Lectures on the logic of Western mastery.
I want to try to explore two questions that are often asked, but not always together: what is the origin of inequality? And why is there prejudice? A third question is, how are these two things related? I refer here to prejudices that perhaps have their root in the West but which have had an impact right cross the world in almost every part of the globe. They have shaped history, they shape the present, and they are likely to continue to shape the future. As we will see, the explanation for prejudice that I will take concerns not just prejudices that create racism and sexism, not just prejudices that concern identity and sexuality, and not just prejudices that concern the relation of human beings to other forms of life including the natural environment. At its root the source of prejudice that I will try to explore lies in logic! I will try to show how logic has been formed in such a way as to carry the idea of truth as mastery. Prejudice is therefore logical. This is why it has been seen as true. This is why it has been central to Western thinking and culture. This is why and how it persists.

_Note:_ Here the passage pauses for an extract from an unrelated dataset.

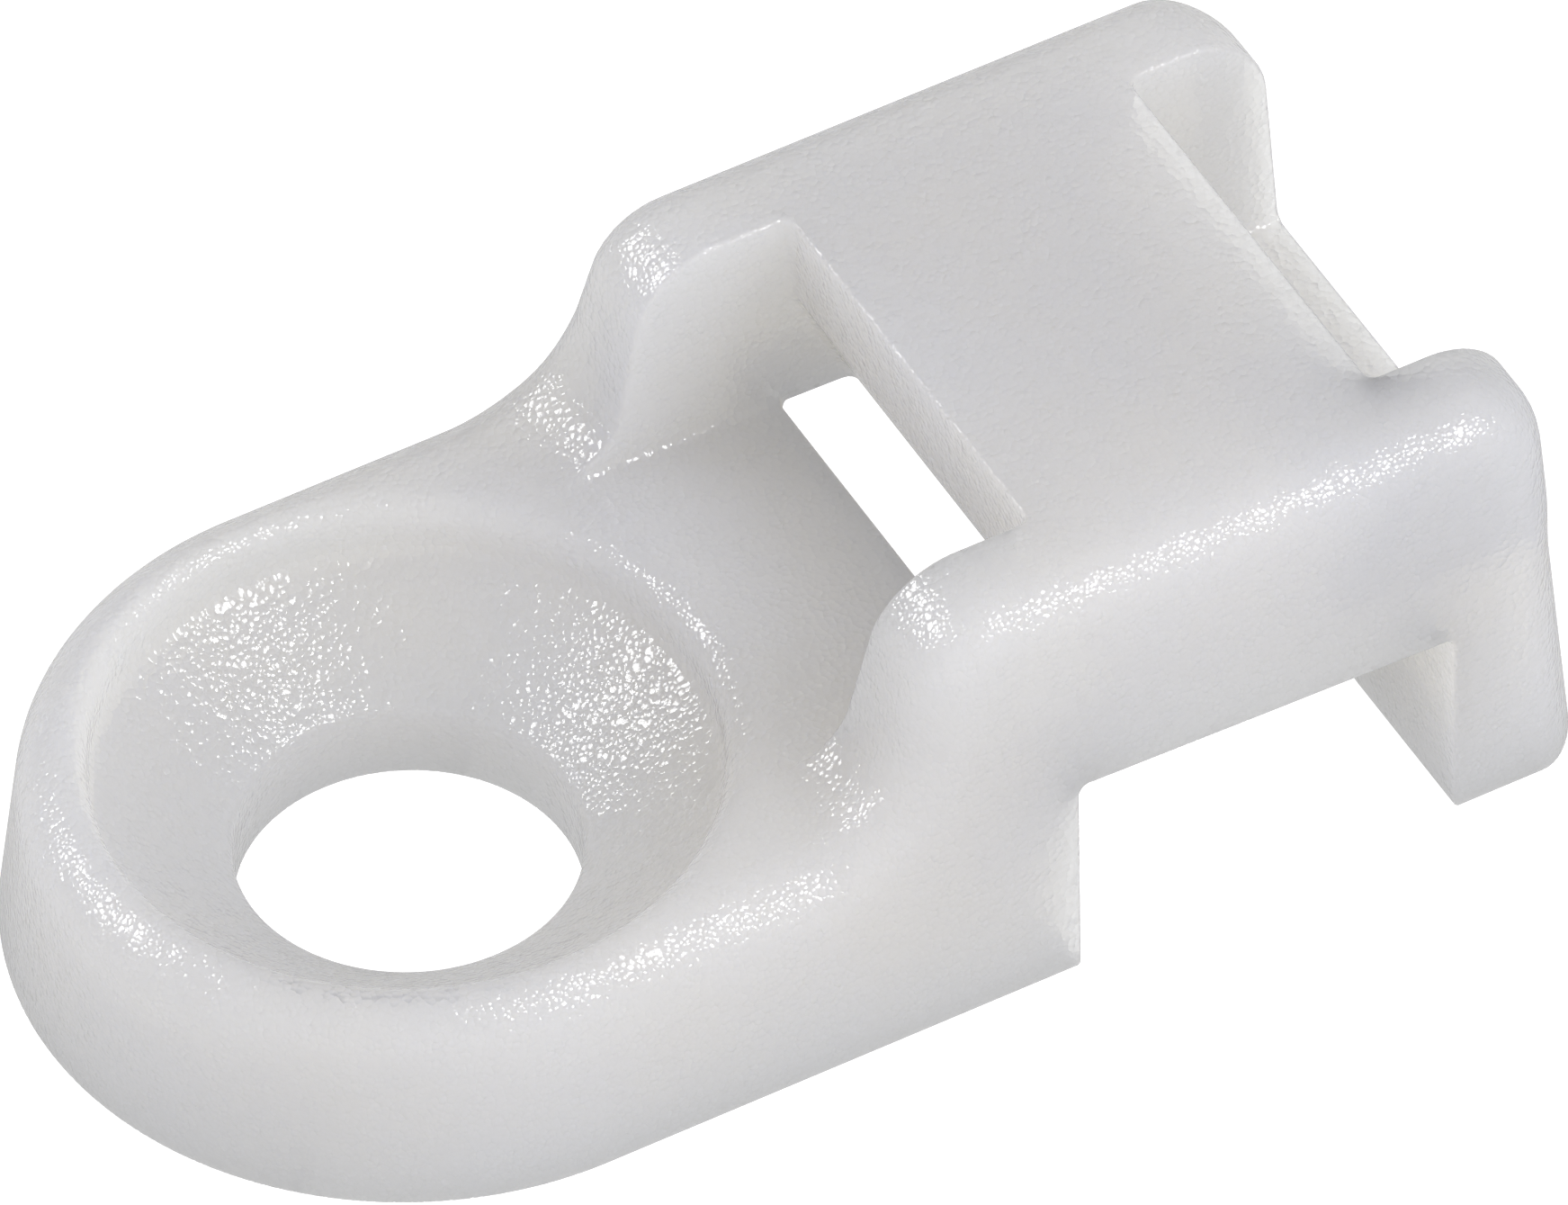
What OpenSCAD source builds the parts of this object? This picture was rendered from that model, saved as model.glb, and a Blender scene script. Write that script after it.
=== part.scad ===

I can imagine possible and immediate responses to such a claim. Perhaps the idea of exploring logic looks boring. Bear with me. Our lectures will be showing how logic lies behind some of the most powerful forms of prejudice over the last two and half thousand years. It is the prejudices that will take up most of our attention. As we go through the lectures you will soon see how logic plays its part. As we go through the lectures you might be worried that if prejudice is logical then there is nothing that can be done about it. Bear with me again. If you can stay the course, then by the end of our journey we might even be able to imagine a different kind of logic!
I can provide a very brief picture of the ground we will cover in our lectures. We start with the development of philosophy in ancient Greece. Philosophy is born into a slave society and absorbs the prejudices of its time. The key ideas of truth, nature and freedom are all shaped in the image of superiority and inferiority. They are all defended as being logical. This is how thinking works. We will see how these logical prejudices shape cosmology, politics, and philosophy through the Roman Empire, to the Islamic and European Renaissances, up to the time of Bacon, Copernicus and Galileo. The changes brought by the Copernican revolution, by empirical science, and by the Enlightenment look dramatic, but if the notion of logic does not change, then are the prejudices simply repeated in different forms? We will look at the emergence of the sociological consciousness and how it offered a different way of understanding our lives, and we will look at its decline, and the opportunities that this has opened for strengthening prejudices. Finally, when we come to the last one hundred years, it looks as if logic might be changing, led by quantum physics and identity theory. But still the uncomfortable question remains; has logic changed, or have prejudices just taken new shapes?
Why are we looking at the Western idea of prejudice? Three main reasons. First, I am not equipped to pursue the logic of prejudice in any culture other than that in which I have been schooled—but that does not mean that it need not be done. All cultures might benefit from thinking critically about the idea of logic that shapes their understanding of truth in the world. Second, the domination of Western logic across the world makes it the most powerful carrier and reproducer of prejudice. It sources the globalization of prejudice. Third, the West is currently carrying out a self-critique of prejudices that will also impact the wider world. But the logic of this self-critique might be based on those same prejudices, and that too will have an enormous impact across the world.
Finally, there is something accompanying our story that needs to be kept in mind. Our lectures will explore the extent to which prejudiced logic is related to the concept of property. This is not an idea that seems to have much traction at the moment. By the end of our lectures we will have thought about why this is, and who it benefits, and what its impact on the pursuit of justice in the world might be.
Is there a methodology to these lectures? If there is, it is not one that belongs to any academic subject. If there is a methodology, then it is driven by the example of Socrates. It is a methodology of the experience of questions and doubts… of a fierce desire to understand the roots and the culture of prejudice by working within our own implication within prejudice. The lectures are not outside or beyond prejudice; they are not looking at prejudice from a privileged or detached viewpoint. Rather, they are an attempt to understand why they must already take prejudice, including their, for granted in what they do. The lectures are not instead of prejudice, they are because of it.